L’un des fidèles ayant appelé la police, cette dernière est arrivée sur les lieux et a pris la déposition du pasteur et de son épouse alors que les agresseurs s’étaient dispersés.
Les jours suivants, rapporte le Christian Today Australia le 22 février, les moines du BBS ont menacé de la même manière, les villages de la province toute proche de Sabaragamuwa, leur ordonnant de ne pas soutenir et de ne pas fréquenter les chrétiens, faute de quoi ils auraient à en « subir les conséquences ».
Alors qu’en réponse à l’attaque de l’église d’Asgiriya, des chrétiens de la région avaient commencé à faire circuler une pétition destinée aux autorités de la province afin de défendre leur liberté de religion, les bouddhistes extrémistes ont également menacé les signataires de violentes représailles.
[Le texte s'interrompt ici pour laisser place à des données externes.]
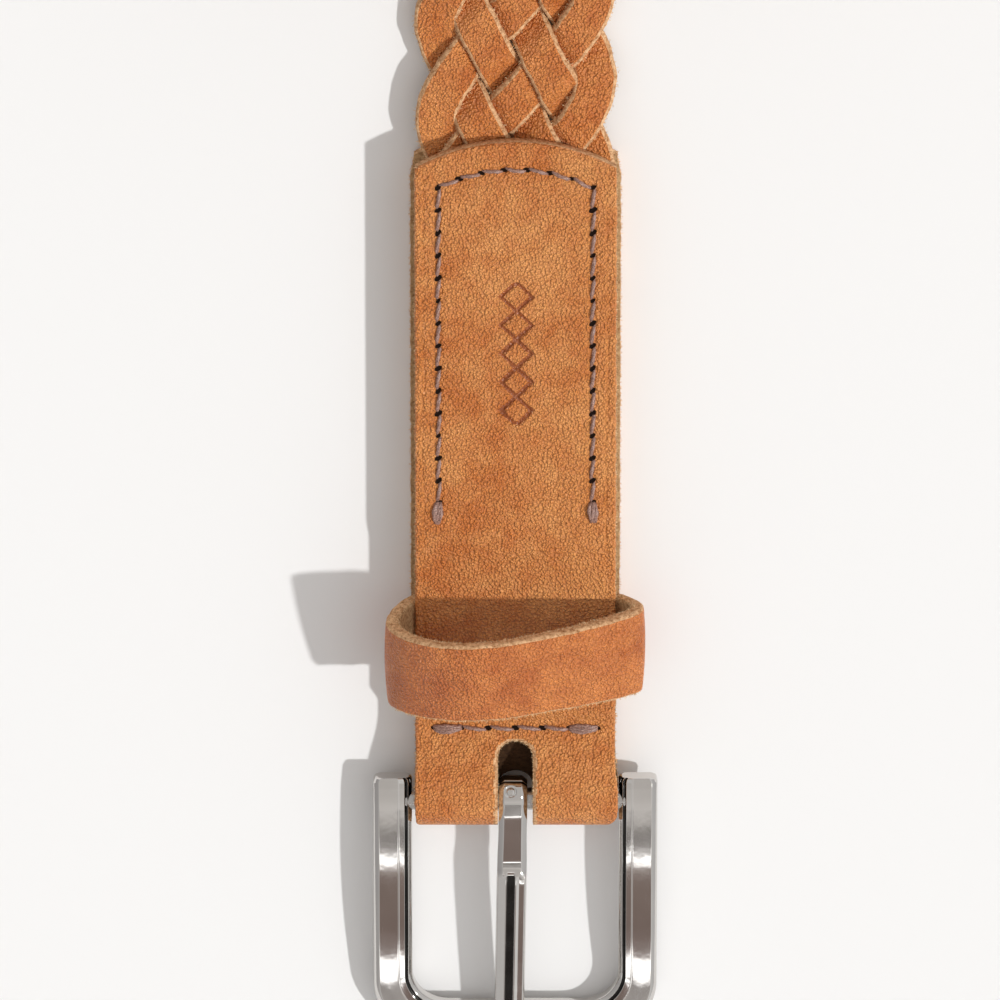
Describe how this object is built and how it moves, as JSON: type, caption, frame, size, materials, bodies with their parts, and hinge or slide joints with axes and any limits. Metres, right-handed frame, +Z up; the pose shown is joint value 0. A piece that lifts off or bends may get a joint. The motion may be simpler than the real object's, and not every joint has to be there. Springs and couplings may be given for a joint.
{
  "type": "leather belt",
  "caption": "Braided leather belt with a stitched folded head, heel-bar buckle, sliding keeper and rounded stitched tip, partly rolled up.",
  "frame": {"origin": "on the surface the belt lies on, under the middle of the stitched head", "axes": "+X across the belt, +Y along the belt from the buckle towards the tip, +Z up out of the grain side"},
  "size_m": [0.05, 0.3075, 0.0832],
  "materials": {
    "buckle_metal": "polished nickel plate",
    "bar_metal": "plain drawn steel",
    "head_leather": "pebbled tan grain leather with raw cut edges",
    "strand_leather": "pebbled tan grain leather strip with raw cut edges",
    "thread": "twisted brown sewing thread"
  },
  "bodies": {
    "strap": {"buckle_tab": "head_leather", "strand_1": "strand_leather", "strand_2": "strand_leather", "strand_3": "strand_leather", "strand_4": "strand_leather", "strand_5": "strand_leather", "strand_6": "strand_leather", "tip_face": "head_leather", "tip_lining": "head_leather", "head_top_thread": "thread", "head_bobbin_thread": "thread", "cross_top_thread": "thread", "cross_bobbin_thread": "thread", "tip_top_thread": "thread", "tip_bobbin_thread": "thread"},
    "frame": {"buckle_frame": "buckle_metal", "heel_bar": "bar_metal"},
    "prong": {"prong": "buckle_metal"},
    "keeper": {"keeper": "head_leather", "keeper_staples": "bar_metal"}
  },
  "joints": [
    {"name": "buckle_hinge", "type": "hinge", "parent": "strap", "child": "frame", "pos_m": [0, -0.085, 0.00465], "axis": [1, 0, 0], "range_deg": [-45, 15]},
    {"name": "prong_hinge", "type": "hinge", "parent": "frame", "child": "prong", "pos_m": [0, -0.085, 0.00465], "axis": [1, 0, 0], "range_deg": [-65, 0]},
    {"name": "keeper_slide", "type": "slide", "parent": "strap", "child": "keeper", "axis": [0, 1, 0], "range_m": [-0.003, 0.0055]}
  ]
}
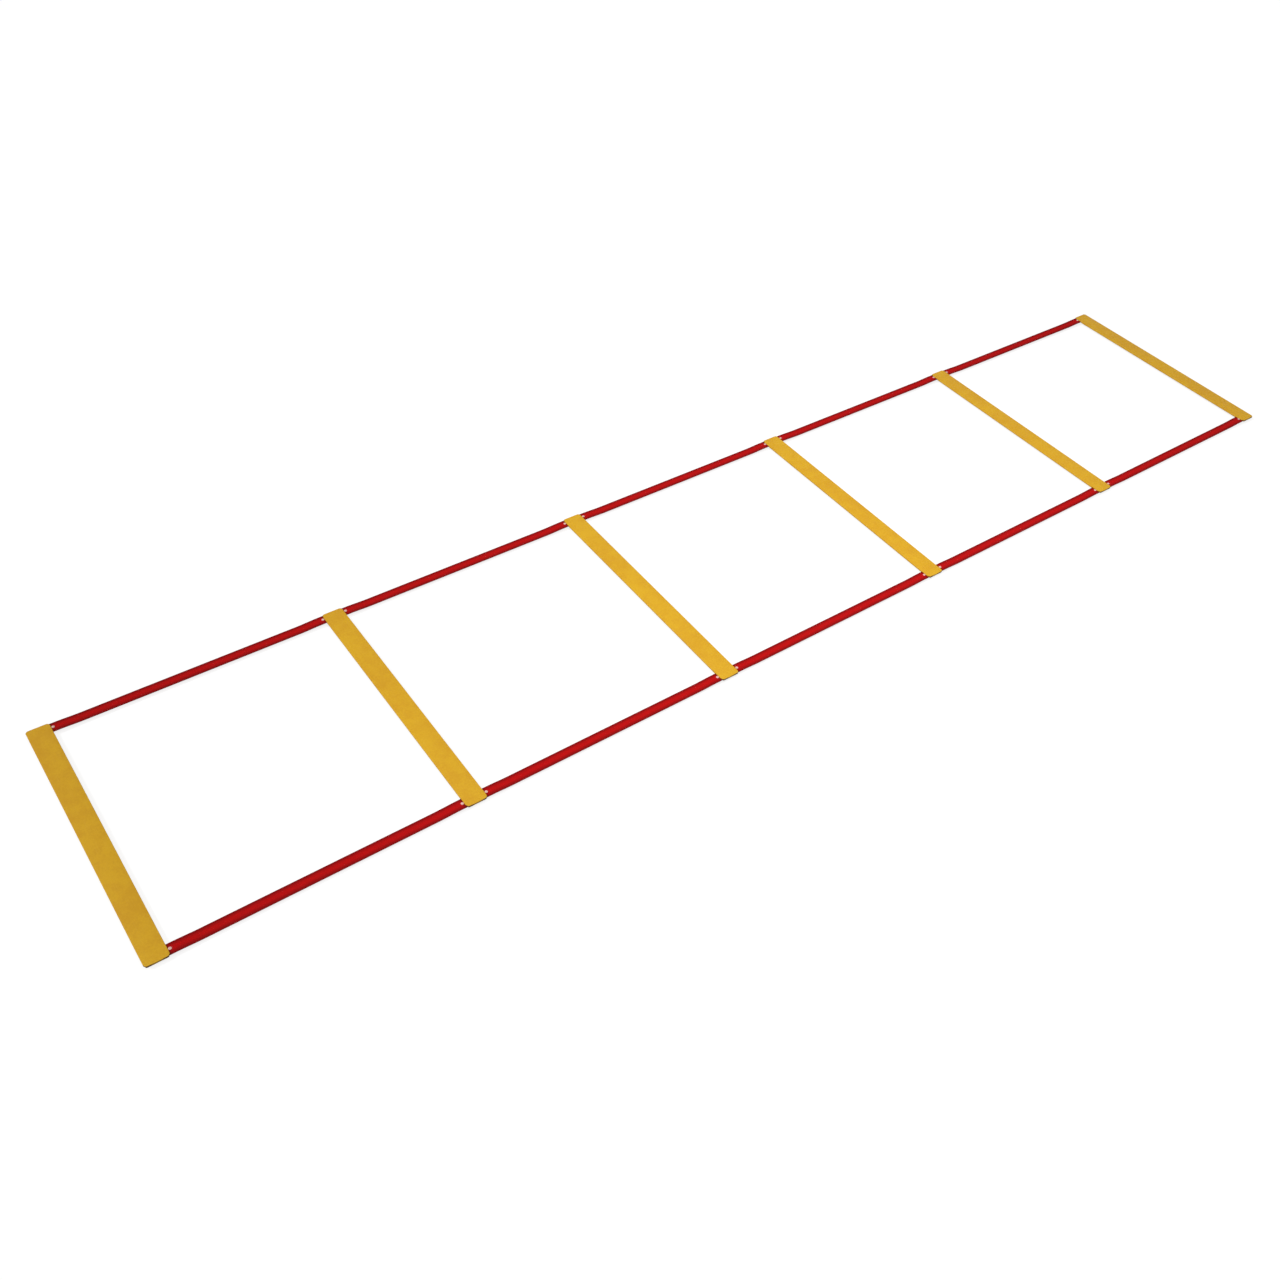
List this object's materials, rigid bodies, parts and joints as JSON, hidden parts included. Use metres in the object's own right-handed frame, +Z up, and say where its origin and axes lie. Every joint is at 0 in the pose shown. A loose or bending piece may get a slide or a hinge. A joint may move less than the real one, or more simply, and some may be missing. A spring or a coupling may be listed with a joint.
{
  "type": "agility ladder",
  "caption": "Flat agility ladder: flat plastic rungs with rounded corners across a pair of webbing side straps, kept in place by round stop rivets. Folds bay by bay into a stack.",
  "frame": {"origin": "on the ground under the middle of the ladder as it lies flat", "axes": "+X along the ladder from rung 1 to rung 6, +Y to its left side, +Z up"},
  "size_m": [2.537, 0.4916, 0.0035],
  "materials": {
    "rung": "matte, finely mottled ochre yellow",
    "strap": "woven red webbing with darker selvedges",
    "stop": "smooth off-white"
  },
  "bodies": {
    "section_1": {"rung_1": "rung", "strap_left_1": "strap", "strap_right_1": "strap", "stop_left_1_far": "stop", "stop_right_1_far": "stop"},
    "section_2": {"rung_2": "rung", "strap_left_2": "strap", "strap_right_2": "strap", "stop_left_2_near": "stop", "stop_left_2_far": "stop", "stop_right_2_near": "stop", "stop_right_2_far": "stop"},
    "section_3": {"rung_3": "rung", "strap_left_3": "strap", "strap_right_3": "strap", "stop_left_3_near": "stop", "stop_left_3_far": "stop", "stop_right_3_near": "stop", "stop_right_3_far": "stop"},
    "section_4": {"rung_4": "rung", "strap_left_4": "strap", "strap_right_4": "strap", "stop_left_4_near": "stop", "stop_left_4_far": "stop", "stop_right_4_near": "stop", "stop_right_4_far": "stop"},
    "section_5": {"rung_5": "rung", "strap_left_5": "strap", "strap_right_5": "strap", "stop_left_5_near": "stop", "stop_left_5_far": "stop", "stop_right_5_near": "stop", "stop_right_5_far": "stop"},
    "section_6": {"rung_6": "rung", "strap_left_6": "strap", "strap_right_6": "strap", "stop_left_6_near": "stop", "stop_right_6_near": "stop"}
  },
  "joints": [
    {"name": "bay_1_fold", "type": "hinge", "parent": "section_1", "child": "section_2", "pos_m": [-1, 0, 0.004], "axis": [0, -1, 0], "range_deg": [0, 180]},
    {"name": "bay_2_fold", "type": "hinge", "parent": "section_2", "child": "section_3", "pos_m": [-0.5, 0, -0.0005], "axis": [0, 1, 0], "range_deg": [0, 180]},
    {"name": "bay_3_fold", "type": "hinge", "parent": "section_3", "child": "section_4", "pos_m": [0, 0, 0.004], "axis": [0, -1, 0], "range_deg": [0, 180]},
    {"name": "bay_4_fold", "type": "hinge", "parent": "section_4", "child": "section_5", "pos_m": [0.5, 0, -0.0005], "axis": [0, 1, 0], "range_deg": [0, 180]},
    {"name": "bay_5_fold", "type": "hinge", "parent": "section_5", "child": "section_6", "pos_m": [1, 0, 0.004], "axis": [0, -1, 0], "range_deg": [0, 180]}
  ]
}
« La liberté de pensée, de conscience, de religion et d’association, devrait être accordée à toutes les communautés religieuses », avait déclaré le 26 janvier dernier Mgr Dhiloraj Canagasabey, évêque anglican de Colombo, lors d’un grand rassemblement œcuménique réunissant plus de 5 000 chrétiens à Colombo, afin de protester contre l’augmentation des attaques antichrétiennes par les moines bouddhistes ces derniers mois.
La célébration, organisée conjointement par le National Christian Council of Sri Lanka et la National Christian Evangelical Alliance, s’était tenue à la cathédrale anglicane de Colombo. « Nous attendons maintenant que le gouvernement fasse respecter la loi et nous ne pouvons que nous inquiéter fortement des discours de haine à l’encontre des communautés religieuses minoritaires », avait conclu l’évêque anglican.
A la veille de l’assemblée du Conseil des droits de l’homme à Genève, où la situation du Sri Lanka sera à l’ordre du jour, ces dernières attaques risquent d’apporter un crédit supplémentaire aux allégations de violations des droits de l’homme auquel le gouvernement de Mahinda Rajapaksa doit faire face aujourd’hui.
Le choc provoqué par la découverte à la fin du mois dernier d’un charnier contenant les restes de 80 personnes, dont des femmes et des enfants, dans le district de Mannar, est encore dans tous les esprits au Sri Lanka. Malgré les dénégations du gouvernement sri-lankais, qui vient de refuser que les Nations Unies mènent une enquête sur les crimes de guerre durant la dernière phase de la guerre civile, ces « nouveaux éléments » ont été pris très au sérieux par le Conseil des droits de l’homme.
La Haut Commissaire aux droits de l’homme, Navi Pillai, a d’ores et déjà prévenu Colombo que la mise en place d’une enquête indépendante et internationale au Sri Lanka était devenue d’autant plus inévitable qu’un rapport accablant du Public Interest Advocacy Centre (PIAC), daté du 5 février dernier, avait été présenté à Genève, affirmant que des ordres de « destruction systématique des fosses dans lesquelles avaient été jetés de nombreux cadavres de Tamouls » avaient été donnés à l’armée et aux forces de sécurité sri-lankaises afin de « dissimuler le massacre de très nombreux civils ».